> [Records with modeling code]
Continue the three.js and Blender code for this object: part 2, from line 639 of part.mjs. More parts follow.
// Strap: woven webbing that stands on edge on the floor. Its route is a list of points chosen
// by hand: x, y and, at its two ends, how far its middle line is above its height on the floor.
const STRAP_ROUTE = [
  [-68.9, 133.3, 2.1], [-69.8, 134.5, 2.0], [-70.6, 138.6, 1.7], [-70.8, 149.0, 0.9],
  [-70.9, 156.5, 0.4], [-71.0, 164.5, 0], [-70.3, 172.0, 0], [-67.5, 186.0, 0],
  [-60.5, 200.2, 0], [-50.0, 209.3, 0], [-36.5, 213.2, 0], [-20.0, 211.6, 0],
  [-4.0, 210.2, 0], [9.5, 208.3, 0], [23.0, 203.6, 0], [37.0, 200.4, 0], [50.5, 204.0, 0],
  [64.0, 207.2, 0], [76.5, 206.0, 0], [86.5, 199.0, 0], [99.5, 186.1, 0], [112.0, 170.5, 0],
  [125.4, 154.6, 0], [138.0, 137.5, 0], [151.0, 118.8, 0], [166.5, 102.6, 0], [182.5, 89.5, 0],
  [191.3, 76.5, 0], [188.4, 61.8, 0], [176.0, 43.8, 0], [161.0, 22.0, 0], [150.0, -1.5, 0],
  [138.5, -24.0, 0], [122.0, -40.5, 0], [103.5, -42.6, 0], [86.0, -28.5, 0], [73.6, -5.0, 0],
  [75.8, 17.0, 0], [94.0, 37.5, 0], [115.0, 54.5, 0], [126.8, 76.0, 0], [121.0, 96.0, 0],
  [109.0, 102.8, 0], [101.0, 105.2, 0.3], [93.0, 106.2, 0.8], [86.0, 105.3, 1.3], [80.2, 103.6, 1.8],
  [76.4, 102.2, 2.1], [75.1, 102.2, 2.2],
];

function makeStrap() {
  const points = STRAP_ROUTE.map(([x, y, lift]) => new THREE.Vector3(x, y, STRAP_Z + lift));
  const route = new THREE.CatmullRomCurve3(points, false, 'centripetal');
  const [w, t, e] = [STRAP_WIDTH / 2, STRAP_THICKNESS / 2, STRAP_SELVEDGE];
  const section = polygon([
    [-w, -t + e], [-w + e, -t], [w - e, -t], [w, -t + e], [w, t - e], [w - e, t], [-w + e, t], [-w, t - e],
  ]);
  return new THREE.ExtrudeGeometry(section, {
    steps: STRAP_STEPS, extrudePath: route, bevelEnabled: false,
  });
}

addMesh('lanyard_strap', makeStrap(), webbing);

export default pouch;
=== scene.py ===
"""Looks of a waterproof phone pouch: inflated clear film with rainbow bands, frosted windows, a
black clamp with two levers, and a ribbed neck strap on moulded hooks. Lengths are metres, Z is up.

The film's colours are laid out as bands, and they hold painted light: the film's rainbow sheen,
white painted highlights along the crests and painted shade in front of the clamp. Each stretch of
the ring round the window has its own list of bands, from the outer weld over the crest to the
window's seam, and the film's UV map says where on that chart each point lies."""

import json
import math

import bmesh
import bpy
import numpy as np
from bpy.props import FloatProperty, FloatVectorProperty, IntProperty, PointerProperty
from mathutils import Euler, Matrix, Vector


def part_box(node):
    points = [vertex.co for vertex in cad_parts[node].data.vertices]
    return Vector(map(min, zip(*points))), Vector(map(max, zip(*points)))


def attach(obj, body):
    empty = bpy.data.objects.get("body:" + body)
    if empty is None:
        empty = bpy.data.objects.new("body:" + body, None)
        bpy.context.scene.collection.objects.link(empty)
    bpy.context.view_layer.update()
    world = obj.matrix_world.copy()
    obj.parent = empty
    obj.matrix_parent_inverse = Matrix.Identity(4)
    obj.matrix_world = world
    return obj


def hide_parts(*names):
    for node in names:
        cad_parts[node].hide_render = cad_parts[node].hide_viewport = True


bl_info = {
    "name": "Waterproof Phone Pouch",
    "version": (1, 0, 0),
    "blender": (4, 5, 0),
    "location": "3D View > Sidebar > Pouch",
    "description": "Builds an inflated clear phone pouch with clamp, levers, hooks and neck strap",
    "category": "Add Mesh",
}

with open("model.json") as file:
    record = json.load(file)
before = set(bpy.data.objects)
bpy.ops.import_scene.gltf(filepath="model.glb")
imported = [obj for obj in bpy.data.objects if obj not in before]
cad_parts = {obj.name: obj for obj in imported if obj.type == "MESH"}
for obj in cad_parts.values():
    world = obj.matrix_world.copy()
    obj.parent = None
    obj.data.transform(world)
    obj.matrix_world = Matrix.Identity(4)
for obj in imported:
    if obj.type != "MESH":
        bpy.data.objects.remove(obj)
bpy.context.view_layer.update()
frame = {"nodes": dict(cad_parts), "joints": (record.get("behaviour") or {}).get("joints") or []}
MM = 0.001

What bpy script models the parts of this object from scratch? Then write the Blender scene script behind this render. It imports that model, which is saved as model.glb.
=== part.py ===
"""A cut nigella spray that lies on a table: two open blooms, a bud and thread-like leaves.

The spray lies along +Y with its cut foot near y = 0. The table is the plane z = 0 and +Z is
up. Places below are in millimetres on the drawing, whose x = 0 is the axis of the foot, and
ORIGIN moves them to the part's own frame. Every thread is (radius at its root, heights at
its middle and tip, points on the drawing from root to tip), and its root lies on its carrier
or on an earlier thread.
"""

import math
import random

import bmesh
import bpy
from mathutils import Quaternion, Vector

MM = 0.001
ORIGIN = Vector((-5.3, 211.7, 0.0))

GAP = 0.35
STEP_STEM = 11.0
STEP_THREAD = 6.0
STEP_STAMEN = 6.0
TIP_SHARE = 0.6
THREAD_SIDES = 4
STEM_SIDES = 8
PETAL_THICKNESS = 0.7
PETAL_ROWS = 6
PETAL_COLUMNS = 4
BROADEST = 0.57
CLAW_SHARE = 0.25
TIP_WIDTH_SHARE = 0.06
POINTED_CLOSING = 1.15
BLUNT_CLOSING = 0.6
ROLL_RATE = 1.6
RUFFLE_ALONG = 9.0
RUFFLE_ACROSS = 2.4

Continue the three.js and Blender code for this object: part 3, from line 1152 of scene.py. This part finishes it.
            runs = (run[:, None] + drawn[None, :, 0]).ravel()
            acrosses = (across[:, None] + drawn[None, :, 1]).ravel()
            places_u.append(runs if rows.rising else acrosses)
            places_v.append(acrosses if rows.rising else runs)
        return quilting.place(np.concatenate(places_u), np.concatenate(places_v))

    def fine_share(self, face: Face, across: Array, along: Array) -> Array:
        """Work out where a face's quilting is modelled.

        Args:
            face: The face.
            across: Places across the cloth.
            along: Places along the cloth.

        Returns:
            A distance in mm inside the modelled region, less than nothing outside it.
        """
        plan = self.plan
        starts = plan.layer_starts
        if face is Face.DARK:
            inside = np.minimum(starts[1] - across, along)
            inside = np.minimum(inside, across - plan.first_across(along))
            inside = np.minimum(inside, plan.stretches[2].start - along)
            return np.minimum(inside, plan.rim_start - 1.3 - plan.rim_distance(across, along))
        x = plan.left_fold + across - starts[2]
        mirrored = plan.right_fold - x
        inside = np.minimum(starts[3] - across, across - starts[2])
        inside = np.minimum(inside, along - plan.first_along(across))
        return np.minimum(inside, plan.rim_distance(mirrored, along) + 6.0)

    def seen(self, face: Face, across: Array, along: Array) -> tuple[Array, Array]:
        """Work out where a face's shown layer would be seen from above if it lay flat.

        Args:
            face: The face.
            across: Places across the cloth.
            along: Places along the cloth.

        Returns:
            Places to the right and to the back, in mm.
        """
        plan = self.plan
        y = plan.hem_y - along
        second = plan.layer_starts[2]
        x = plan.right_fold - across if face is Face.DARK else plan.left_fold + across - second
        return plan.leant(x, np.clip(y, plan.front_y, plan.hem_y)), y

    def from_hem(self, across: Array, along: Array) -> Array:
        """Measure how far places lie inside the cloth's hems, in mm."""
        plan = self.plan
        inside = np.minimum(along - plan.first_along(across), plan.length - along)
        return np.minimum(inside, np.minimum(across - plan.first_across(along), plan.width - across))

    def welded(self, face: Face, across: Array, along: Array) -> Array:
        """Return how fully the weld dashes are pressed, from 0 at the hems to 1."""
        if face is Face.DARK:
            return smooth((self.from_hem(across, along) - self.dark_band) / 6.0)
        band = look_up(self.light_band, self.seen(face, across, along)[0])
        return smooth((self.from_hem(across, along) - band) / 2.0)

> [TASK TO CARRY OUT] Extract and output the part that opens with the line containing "const [w, t, e]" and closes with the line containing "for node in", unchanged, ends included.

> [SOLVED PROBLEM]
  const [w, t, e] = [STRAP_WIDTH / 2, STRAP_THICKNESS / 2, STRAP_SELVEDGE];
  const section = polygon([
    [-w, -t + e], [-w + e, -t], [w - e, -t], [w, -t + e], [w, t - e], [w - e, t], [-w + e, t], [-w, t - e],
  ]);
  return new THREE.ExtrudeGeometry(section, {
    steps: STRAP_STEPS, extrudePath: route, bevelEnabled: false,
  });
}

addMesh('lanyard_strap', makeStrap(), webbing);

export default pouch;
=== scene.py ===
"""Looks of a waterproof phone pouch: inflated clear film with rainbow bands, frosted windows, a
black clamp with two levers, and a ribbed neck strap on moulded hooks. Lengths are metres, Z is up.

The film's colours are laid out as bands, and they hold painted light: the film's rainbow sheen,
white painted highlights along the crests and painted shade in front of the clamp. Each stretch of
the ring round the window has its own list of bands, from the outer weld over the crest to the
window's seam, and the film's UV map says where on that chart each point lies."""

import json
import math

import bmesh
import bpy
import numpy as np
from bpy.props import FloatProperty, FloatVectorProperty, IntProperty, PointerProperty
from mathutils import Euler, Matrix, Vector


def part_box(node):
    points = [vertex.co for vertex in cad_parts[node].data.vertices]
    return Vector(map(min, zip(*points))), Vector(map(max, zip(*points)))


def attach(obj, body):
    empty = bpy.data.objects.get("body:" + body)
    if empty is None:
        empty = bpy.data.objects.new("body:" + body, None)
        bpy.context.scene.collection.objects.link(empty)
    bpy.context.view_layer.update()
    world = obj.matrix_world.copy()
    obj.parent = empty
    obj.matrix_parent_inverse = Matrix.Identity(4)
    obj.matrix_world = world
    return obj


def hide_parts(*names):
    for node in names:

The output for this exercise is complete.